6. 2. 2. Voor het bouwen van hoofdgebouwen gelden de volgende regels:
a. hoofdgebouwen mogen uitsluitend binnen het bouwvlak worden gebouwd;
b. de goot- en bouwhoogte van een hoofdgebouw zal ten hoogste de in de aanduiding “maximale goot- en bouwhoogte (m)” aangegeven hoogte bedragen, met dien verstande dat, indien een hoofdgebouw plat is afgedekt, de in de aanduiding aangegeven goothoogte als maximum bouwhoogte geldt;
c. indien een hoofdgebouw wordt voorzien van een kap, zal de dakhelling niet meer bedragen dan 55° en niet minder dan 35° ten opzichte van het horizontale vlak.

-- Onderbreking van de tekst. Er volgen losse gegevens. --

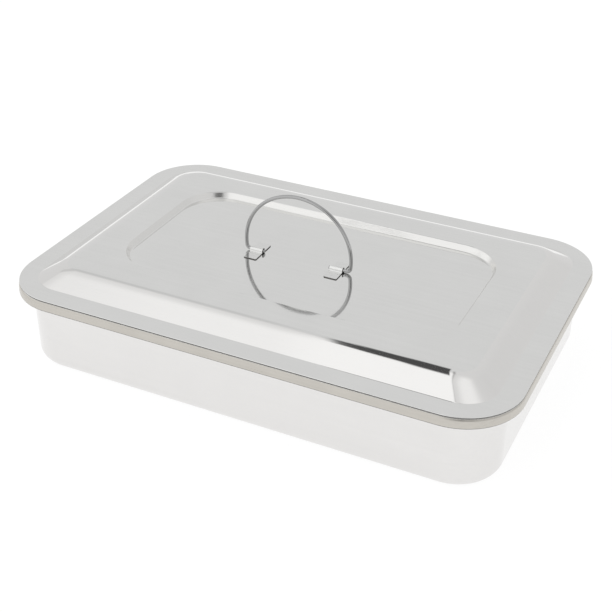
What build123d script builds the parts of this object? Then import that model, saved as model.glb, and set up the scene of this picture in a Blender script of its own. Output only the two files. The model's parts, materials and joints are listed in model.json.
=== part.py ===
"""Covered instrument tray: a deep-drawn pan, a loose pressed lid and a folding wire bail.

Frame: millimetres, +Z up, +X along the long side. The origin is on the underside of the pan,
below the centre of the rim.
"""
from build123d import *
import math
import os

# Sheet and outline
SHEET = 0.8
RIM_LENGTH = 305.0
RIM_WIDTH = 202.0
RIM_CORNER = 34.4
CLOSED_HEIGHT = 52.0

# Pan
WALL_MARGIN = 7.5
FLOOR_RADIUS = 7.1
MOUTH_RADIUS = 2.0
BAND_DEPTH = 7.0
BAND_FLARE = 0.5
BAND_TOP_RADIUS = 2.0
BAND_FOOT_RADIUS = 1.0
BAND_RETURN = 0.8

# Lid
LID_MARGIN = 0.3
LID_EDGE_RADIUS = 0.25
FLANGE_WIDTH = 12.4
DOME_BASE_CORNER = 19.2
DOME_RUN = 14.4
DOME_RISE = 7.9
DOME_TOP_CORNER = 12.5
DOME_CREASE_RADIUS = 1.2
DOME_SHOULDER_RADIUS = 22.0
RECESS_MARGIN_X = 47.9
RECESS_MARGIN_Y = 46.4
RECESS_CORNER = 26.5
RECESS_RUN = 2.1
RECESS_DEPTH = 3.5
RECESS_RADIUS = 0.9

# Bail: a ring of wire, larger than a half circle, whose ends turn in and run through the straps
WIRE = 2.2
RING_RADIUS = 34.2
RING_RISE = 6.1
RING_X = -6.1
END_BEND_RADIUS = 2.4
WIRE_LIFT = 0.25
WIRE_OVERHANG = 0.8
WIRE_END_CHAMFER = 0.3

# Straps, one over each wire end
STRAP_SHEET = 0.6
STRAP_WIDTH = 8.4
STRAP_LENGTH = 19.8
STRAP_CLEARANCE = 0.05
STRAP_PITCH = 52.4
STRAP_MID_X = -7.0
STRAP_BEND_RADIUS = 0.5
STRAP_CORNER = 0.9
WELD_MARK_RADIUS = 1.4
WELD_MARK_DEPTH = 0.15
HANDLE_Y = -2.7

# Worked out from the sizes above
pan_rim_top = CLOSED_HEIGHT - SHEET
band_bottom = CLOSED_HEIGHT - BAND_DEPTH
dome_top = CLOSED_HEIGHT + DOME_RISE
panel_top = dome_top - RECESS_DEPTH
hinge_z = panel_top + WIRE_LIFT + WIRE / 2
strap_x = {
    "handle_clip_left": STRAP_MID_X - STRAP_PITCH / 2,
    "handle_clip_right": STRAP_MID_X + STRAP_PITCH / 2,
}


def outline(height, margin_x, margin_y, corner):
    """A rounded rectangle at a height, inside the rim's outline by the given margins."""
    with BuildSketch(Plane.XY.offset(height)) as sketch:
        RectangleRounded(RIM_LENGTH - 2 * margin_x, RIM_WIDTH - 2 * margin_y, corner)
    return sketch.sketch


def level_edges(builder, height):
    """The edges of a part that lie flat at a height."""
    return builder.edges().filter_by_position(Axis.Z, height, height)


def level_face(builder, height):
    """The face of a part that lies flat at a height."""
    return builder.faces().filter_by(Plane.XY).sort_by(lambda face: abs(face.center().Z - height))[0]


def round_the_rim(points, radii):
    """Sheet metal swept round the rim. Its upper face follows points of (margin, height)."""
    path = outline(0, 0, 0, RIM_CORNER).wire()
    start = path @ 0
    up = Vector(0, 0, 1)
    inward = up.cross(path % 0)
    if inward.dot(start) > 0:
        inward = -inward
    with BuildPart() as ring:
        with BuildSketch(Plane(origin=start, x_dir=inward, z_dir=inward.cross(up))):
            with BuildLine():
                FilletPolyline(*points, radius=radii)
                offset(amount=SHEET, side=Side.RIGHT)
            make_face()
        sweep(path=path)
    return ring.part


def make_tray_body():
    """The pan: upright drawn walls and a flanged rim turned down into a slightly flared band."""
    inner_wall = WALL_MARGIN + SHEET
    floor_edge = inner_wall + FLOOR_RADIUS
    with BuildPart() as tray_body:
        add(round_the_rim(
            [
                (BAND_RETURN, band_bottom),
                (-BAND_FLARE, band_bottom),
                (0, pan_rim_top),
                (inner_wall, pan_rim_top),
                (inner_wall, SHEET),
                (floor_edge, SHEET),
            ],
            [BAND_FOOT_RADIUS, BAND_TOP_RADIUS, MOUTH_RADIUS, FLOOR_RADIUS - SHEET],
        ))
        extrude(outline(0, floor_edge, floor_edge, RIM_CORNER - floor_edge), amount=SHEET)
    return tray_body


def dome(drop):
    """The solid under the lid's upper face, or under that face lowered by drop."""
    flange_top = CLOSED_HEIGHT - drop
    top = dome_top - drop
    panel = panel_top - drop
    shoulder_margin = FLANGE_WIDTH + DOME_RUN
    # the underside of the step follows it at the sheet's thickness, not straight below it
    step_slant = math.hypot(RECESS_RUN, RECESS_DEPTH)
    step_shift = drop * (step_slant - RECESS_RUN) / RECESS_DEPTH
    step_x = RECESS_MARGIN_X - step_shift
    step_y = RECESS_MARGIN_Y - step_shift
    step_corner = RECESS_CORNER + step_shift
    with BuildPart() as form:
        extrude(outline(flange_top - SHEET, LID_MARGIN, LID_MARGIN, RIM_CORNER - LID_MARGIN),
                amount=SHEET)
        with BuildPart(mode=Mode.PRIVATE) as hill:
            add(outline(flange_top, FLANGE_WIDTH, FLANGE_WIDTH, DOME_BASE_CORNER))
            add(outline(top, shoulder_margin, shoulder_margin, DOME_TOP_CORNER))
            loft(ruled=True)
        add(hill.part)
        fillet(level_edges(form, top), DOME_SHOULDER_RADIUS)
        fillet(level_face(form, flange_top).outer_wire().edges(), LID_EDGE_RADIUS)
        fillet(level_face(form, flange_top).inner_wires()[0].edges(), DOME_CREASE_RADIUS)
        with BuildPart(mode=Mode.PRIVATE) as hollow:
            add(outline(top, step_x, step_y, step_corner))
            add(outline(panel, step_x + RECESS_RUN, step_y + RECESS_RUN,
                        step_corner - RECESS_RUN))
            loft(ruled=True)
        add(hollow.part, mode=Mode.SUBTRACT)
        fillet(level_face(form, top).inner_wires()[0].edges(), RECESS_RADIUS)
        fillet(level_edges(form, panel), RECESS_RADIUS)
    return form


def make_lid():
    """The lid: a flat flange that lies on the pan's rim, a raised dome and a recessed panel."""
    with BuildPart() as lid:
        add(dome(0).part)
        add(dome(SHEET).part, mode=Mode.SUBTRACT)
    return lid


def make_bail():
    """The bail: the ring's arc, a tight bend at each foot and the two ends turned inward."""
    # the small bends touch the ring from inside and the hinge axis from above
    bend_drop = RING_RISE - END_BEND_RADIUS
    bend_x = math.sqrt((RING_RADIUS - END_BEND_RADIUS) ** 2 - bend_drop ** 2)
    dip = math.degrees(math.atan2(bend_drop, bend_x))
    end_reach = STRAP_WIDTH / 2 + WIRE_OVERHANG
    left_end = strap_x["handle_clip_left"] + end_reach - RING_X
    right_end = strap_x["handle_clip_right"] - end_reach - RING_X
    front = Plane(origin=(RING_X, HANDLE_Y, hinge_z), x_dir=(1, 0, 0), z_dir=(0, -1, 0))
    with BuildPart() as bail_handle:
        with BuildLine(front) as route:
            Line((left_end, 0), (-bend_x, 0))
            CenterArc((-bend_x, END_BEND_RADIUS), END_BEND_RADIUS, 270, dip - 90)
            CenterArc((0, RING_RISE), RING_RADIUS, 180 + dip, -180 - 2 * dip)
            CenterArc((bend_x, END_BEND_RADIUS), END_BEND_RADIUS, -dip, dip - 90)
            Line((bend_x, 0), (right_end, 0))
        with BuildSketch(Plane(origin=route.line @ 0, z_dir=route.line % 0)):
            Circle(WIRE / 2)
        sweep()
        wire_ends = bail_handle.faces().filter_by(GeomType.PLANE)
        chamfer(wire_ends.edges(), WIRE_END_CHAMFER)
    return bail_handle


def make_strap(middle_x):
    """A strap: two flat feet on the panel and a hump over the wire, which turns inside it."""
    hump_inside = WIRE / 2 + STRAP_CLEARANCE
    hump_outside = hump_inside + STRAP_SHEET
    axis_rise = hinge_z - panel_top
    foot_start = hump_outside + STRAP_BEND_RADIUS
    foot_middle = (foot_start + STRAP_LENGTH / 2) / 2
    side = Plane(origin=(middle_x - STRAP_WIDTH / 2, HANDLE_Y, panel_top), x_dir=(0, 1, 0),
                 z_dir=(1, 0, 0))
    with BuildPart() as strap:
        with BuildSketch(side) as section:
            Rectangle(STRAP_LENGTH, STRAP_SHEET, align=(Align.CENTER, Align.MIN))
            Rectangle(2 * hump_outside, axis_rise, align=(Align.CENTER, Align.MIN))
            with Locations((0, axis_rise)):
                Circle(hump_outside)
            Rectangle(2 * hump_inside, axis_rise, align=(Align.CENTER, Align.MIN),
                      mode=Mode.SUBTRACT)
            with Locations((0, axis_rise)):
                Circle(hump_inside, mode=Mode.SUBTRACT)
            Rectangle(STRAP_LENGTH, axis_rise + hump_outside, align=(Align.CENTER, Align.MIN),
                      mode=Mode.INTERSECT)
            hump_roots = section.vertices().filter_by(
                lambda corner: abs(corner.Y - STRAP_SHEET) < SHEET / 10
                and abs(corner.X) < foot_start)
            fillet(hump_roots, STRAP_BEND_RADIUS)
        extrude(amount=STRAP_WIDTH)
        foot_top = panel_top + STRAP_SHEET
        fillet(strap.edges().filter_by(Axis.Z).group_by(
            lambda edge: round(abs(edge.center().Y - HANDLE_Y), 3))[-1], STRAP_CORNER)
        for foot_side in (-1, 1):
            with BuildSketch(Plane.XY.offset(foot_top)):
                with Locations((middle_x, HANDLE_Y + foot_side * foot_middle)):
                    Circle(WELD_MARK_RADIUS)
            extrude(amount=-WELD_MARK_DEPTH, mode=Mode.SUBTRACT)
    return strap


os.makedirs("parts", exist_ok=True)

tray_body = make_tray_body()
lid = make_lid()
bail_handle = make_bail()
pieces = {"tray_body": tray_body, "lid": lid, "bail_handle": bail_handle}
for name, middle_x in strap_x.items():
    pieces[name] = make_strap(middle_x)

for name, piece in pieces.items():
    piece.part.label = name
    export_step(piece.part, f"parts/{name}.step")
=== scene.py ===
"""Covered instrument tray: meshes, steel finishes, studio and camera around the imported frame."""
import json
import math

import bpy
import numpy as np
from mathutils import Euler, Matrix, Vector


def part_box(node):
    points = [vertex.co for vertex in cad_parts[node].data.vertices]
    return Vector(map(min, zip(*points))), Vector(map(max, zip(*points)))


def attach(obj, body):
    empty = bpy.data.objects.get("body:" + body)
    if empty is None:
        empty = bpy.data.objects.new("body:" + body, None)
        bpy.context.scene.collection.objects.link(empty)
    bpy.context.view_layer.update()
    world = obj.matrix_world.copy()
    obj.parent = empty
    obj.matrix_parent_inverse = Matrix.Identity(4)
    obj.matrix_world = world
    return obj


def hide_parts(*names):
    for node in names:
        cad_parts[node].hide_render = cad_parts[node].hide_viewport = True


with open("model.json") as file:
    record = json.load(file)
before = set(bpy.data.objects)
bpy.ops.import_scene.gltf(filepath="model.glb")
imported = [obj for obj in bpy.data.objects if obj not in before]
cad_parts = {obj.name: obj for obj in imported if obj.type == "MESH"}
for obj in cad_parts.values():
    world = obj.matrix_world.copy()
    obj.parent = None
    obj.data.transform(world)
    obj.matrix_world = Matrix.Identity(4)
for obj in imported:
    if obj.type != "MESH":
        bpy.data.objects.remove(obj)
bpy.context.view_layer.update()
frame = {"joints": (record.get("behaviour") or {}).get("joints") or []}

MM = 0.001

# ---------------------------------------------------------------- sizes, from the frame's boxes
lid_low, lid_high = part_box("lid")
pan_low, pan_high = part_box("tray_body")
bail_low, bail_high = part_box("bail_handle")

SHEET = 0.8 * MM
LID_MARGIN = 0.3 * MM
HALF_X = (lid_high.x - lid_low.x) / 2 + LID_MARGIN
HALF_Y = (lid_high.y - lid_low.y) / 2 + LID_MARGIN
RIM_CORNER = 34.4 * MM
RIM_TOP = pan_high.z
FLANGE_TOP = RIM_TOP + SHEET
DOME_TOP = lid_high.z
PANEL_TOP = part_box("handle_clip_left")[0].z

WALL_MARGIN = 7.5 * MM
MOUTH_RADIUS = 2.0 * MM
FLOOR_RADIUS = 6.3 * MM
BAND_BOTTOM = FLANGE_TOP - 7.0 * MM
BAND_FLARE = 0.5 * MM
BAND_TOP_RADIUS = 2.0 * MM
BAND_FOOT_RADIUS = 1.0 * MM
BAND_RETURN = 0.8 * MM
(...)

6. 2. 3. Voor het bouwen van bijgebouwen en aan- en uitbouwen gelden de volgende regels:
a. bijgebouwen en aan- en uitbouwen mogen zowel binnen als achter het bouwvlak worden gebouwd;
b. de gezamenlijke oppervlakte van bijgebouwen en aan- en uitbouwen per bouwperceel mag buiten het bouwvlak maximaal 35% van het erf bedragen, met een maximum van 50 m2;
c. bijgebouwen en aan- en uitbouwen mogen uit ten hoogste één bouwlaag bestaan, waarbij ten behoeve van de vormgeving een kap is toegestaan, die echter niet mag worden voorzien van dakkapellen;
d. de goothoogte en bouwhoogte van bijgebouwen, aan- en uitbouwen mogen niet meer dan 3,00 m respectievelijk 5,00 m bedragen, met dien verstande dat:
1. de dakhelling niet meer mag bedragen dan 55° en niet minder dan 35° ten opzichte van het horizontale vlak;
2. voor van een plat dak voorziene bijgebouwen en aan- en uitbouwen een maximale bouwhoogte geldt van 3,00 m óf de hoogte van de eerste bouwlaag;
e. indien een balkon c.q. een dakterras op het dak van een bijgebouw, aan- en uitbouw wordt gebouwd, dan mag de overschrijding van de achtergevelrooilijn maximaal 1,50 m bedragen, met een maximale oppervlakte van 10 m².
6. 2. 4. Voor het bouwen van bouwwerken, geen gebouw zijnde, geldt de volgende regels:
a. de bouwhoogte van erfafscheidingen voor de voorgevel en het verlengde daarvan mag niet meer dan 1,00 m bedragen;
b. de bouwhoogte van vlaggenmasten mag niet meer dan 8,00 m bedragen;
c. de bouwhoogte van overige bouwwerken, geen gebouwen zijnde, mag niet meer dan 2,00 m bedragen.
6. 2. 5. Indien een hoogte, maat of afstand een hiervoor toegelaten maximum of minimum over- respectievelijk onderschrijdt op het tijdstip van de terinzage-legging van het ontwerp van dit bestemmingsplan, dan geldt voor dit afwijkende bestaande bouwwerk of gedeelte hiervan alsmede voor de verandering of vernieuwing ervan de hoogte, maat en/of afstand zoals die op het tijdstip van het van kracht worden van dit plan in de werkelijke situatie was.